◆ **YOUR INSTRUCTIONS**: Set down only the lines running from the one with "make_contact_arms()" to the one with "if empty is", both lines included, exactly as they stand, please.

====== RAW DATA ======

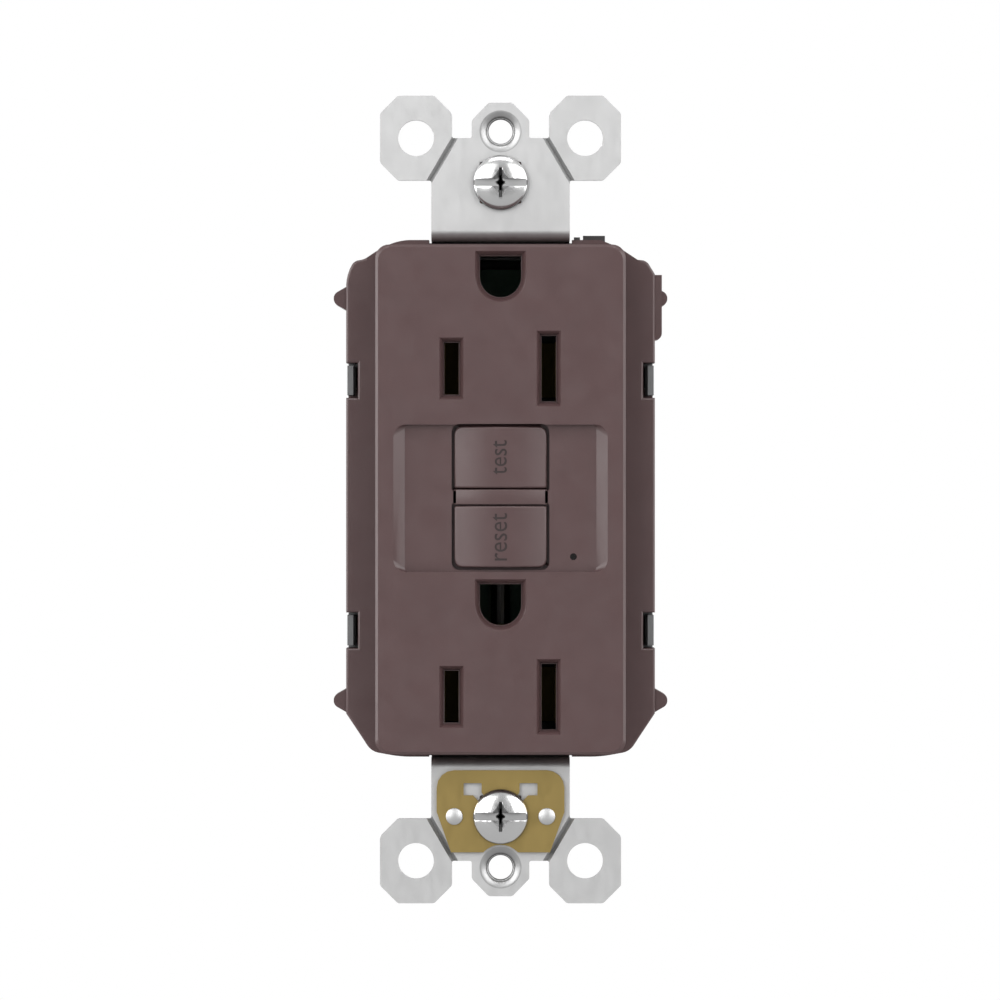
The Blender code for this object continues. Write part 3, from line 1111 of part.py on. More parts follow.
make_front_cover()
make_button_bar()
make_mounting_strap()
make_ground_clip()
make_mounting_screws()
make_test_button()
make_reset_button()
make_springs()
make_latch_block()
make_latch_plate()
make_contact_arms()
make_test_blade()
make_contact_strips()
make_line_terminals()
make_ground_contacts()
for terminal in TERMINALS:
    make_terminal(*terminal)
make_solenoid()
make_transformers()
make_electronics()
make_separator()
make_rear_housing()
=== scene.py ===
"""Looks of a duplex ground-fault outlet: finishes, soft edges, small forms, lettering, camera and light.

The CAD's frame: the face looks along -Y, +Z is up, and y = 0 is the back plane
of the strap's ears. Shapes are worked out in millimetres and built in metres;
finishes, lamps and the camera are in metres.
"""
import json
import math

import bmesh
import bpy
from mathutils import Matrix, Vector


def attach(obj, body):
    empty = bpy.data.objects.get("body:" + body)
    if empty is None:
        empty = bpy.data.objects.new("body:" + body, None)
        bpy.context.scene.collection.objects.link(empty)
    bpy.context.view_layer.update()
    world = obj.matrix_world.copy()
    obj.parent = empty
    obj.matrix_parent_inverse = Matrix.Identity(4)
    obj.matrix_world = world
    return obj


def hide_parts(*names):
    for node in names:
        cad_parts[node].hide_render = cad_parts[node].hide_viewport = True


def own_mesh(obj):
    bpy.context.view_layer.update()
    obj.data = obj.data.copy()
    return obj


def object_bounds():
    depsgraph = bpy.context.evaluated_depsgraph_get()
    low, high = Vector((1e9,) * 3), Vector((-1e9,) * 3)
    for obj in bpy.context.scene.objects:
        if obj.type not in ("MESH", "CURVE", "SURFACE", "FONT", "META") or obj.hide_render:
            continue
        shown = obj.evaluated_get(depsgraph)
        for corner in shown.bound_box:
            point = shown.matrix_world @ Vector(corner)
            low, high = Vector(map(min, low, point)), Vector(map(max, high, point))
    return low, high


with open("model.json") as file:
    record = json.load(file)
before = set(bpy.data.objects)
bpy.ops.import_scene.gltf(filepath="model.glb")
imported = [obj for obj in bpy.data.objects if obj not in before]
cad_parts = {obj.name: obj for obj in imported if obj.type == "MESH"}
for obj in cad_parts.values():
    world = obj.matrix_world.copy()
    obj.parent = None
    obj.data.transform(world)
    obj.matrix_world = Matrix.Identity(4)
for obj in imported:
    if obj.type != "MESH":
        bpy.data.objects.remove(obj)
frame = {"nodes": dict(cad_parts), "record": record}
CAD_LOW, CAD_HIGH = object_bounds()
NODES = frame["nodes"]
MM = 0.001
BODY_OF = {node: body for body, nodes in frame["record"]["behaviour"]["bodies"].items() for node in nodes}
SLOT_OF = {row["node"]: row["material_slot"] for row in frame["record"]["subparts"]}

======
====== RAW DATA ======

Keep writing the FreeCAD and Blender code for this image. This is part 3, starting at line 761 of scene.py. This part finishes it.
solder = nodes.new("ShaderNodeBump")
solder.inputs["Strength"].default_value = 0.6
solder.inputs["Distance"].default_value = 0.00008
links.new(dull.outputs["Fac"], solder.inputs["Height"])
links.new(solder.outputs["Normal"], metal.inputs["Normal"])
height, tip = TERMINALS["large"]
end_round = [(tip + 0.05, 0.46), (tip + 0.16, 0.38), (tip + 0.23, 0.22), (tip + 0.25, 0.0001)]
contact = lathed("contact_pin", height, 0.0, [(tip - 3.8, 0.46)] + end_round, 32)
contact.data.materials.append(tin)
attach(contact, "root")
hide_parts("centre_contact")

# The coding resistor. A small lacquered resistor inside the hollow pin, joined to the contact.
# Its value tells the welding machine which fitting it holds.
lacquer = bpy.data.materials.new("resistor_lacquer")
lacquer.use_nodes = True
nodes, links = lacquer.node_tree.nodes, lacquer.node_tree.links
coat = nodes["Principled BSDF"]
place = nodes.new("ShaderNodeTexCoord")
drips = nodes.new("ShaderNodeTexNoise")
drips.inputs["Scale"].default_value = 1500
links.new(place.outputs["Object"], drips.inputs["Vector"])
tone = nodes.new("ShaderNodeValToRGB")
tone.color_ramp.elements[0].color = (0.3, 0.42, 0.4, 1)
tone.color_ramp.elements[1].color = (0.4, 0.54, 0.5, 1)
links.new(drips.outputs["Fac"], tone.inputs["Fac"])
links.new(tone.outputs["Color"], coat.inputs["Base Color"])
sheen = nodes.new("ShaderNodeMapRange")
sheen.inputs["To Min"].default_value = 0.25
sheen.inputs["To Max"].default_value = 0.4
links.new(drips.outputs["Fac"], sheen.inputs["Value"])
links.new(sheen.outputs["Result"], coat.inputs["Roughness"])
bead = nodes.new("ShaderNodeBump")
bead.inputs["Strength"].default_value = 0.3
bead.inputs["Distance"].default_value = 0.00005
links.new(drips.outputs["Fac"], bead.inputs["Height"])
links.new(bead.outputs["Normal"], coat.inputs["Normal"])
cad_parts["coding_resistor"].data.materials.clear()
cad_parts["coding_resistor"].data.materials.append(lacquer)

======

◆ **RESULT OF THE TASK**:
make_contact_arms()
make_test_blade()
make_contact_strips()
make_line_terminals()
make_ground_contacts()
for terminal in TERMINALS:
    make_terminal(*terminal)
make_solenoid()
make_transformers()
make_electronics()
make_separator()
make_rear_housing()
=== scene.py ===
"""Looks of a duplex ground-fault outlet: finishes, soft edges, small forms, lettering, camera and light.

The CAD's frame: the face looks along -Y, +Z is up, and y = 0 is the back plane
of the strap's ears. Shapes are worked out in millimetres and built in metres;
finishes, lamps and the camera are in metres.
"""
import json
import math

import bmesh
import bpy
from mathutils import Matrix, Vector


def attach(obj, body):
    empty = bpy.data.objects.get("body:" + body)
    if empty is None:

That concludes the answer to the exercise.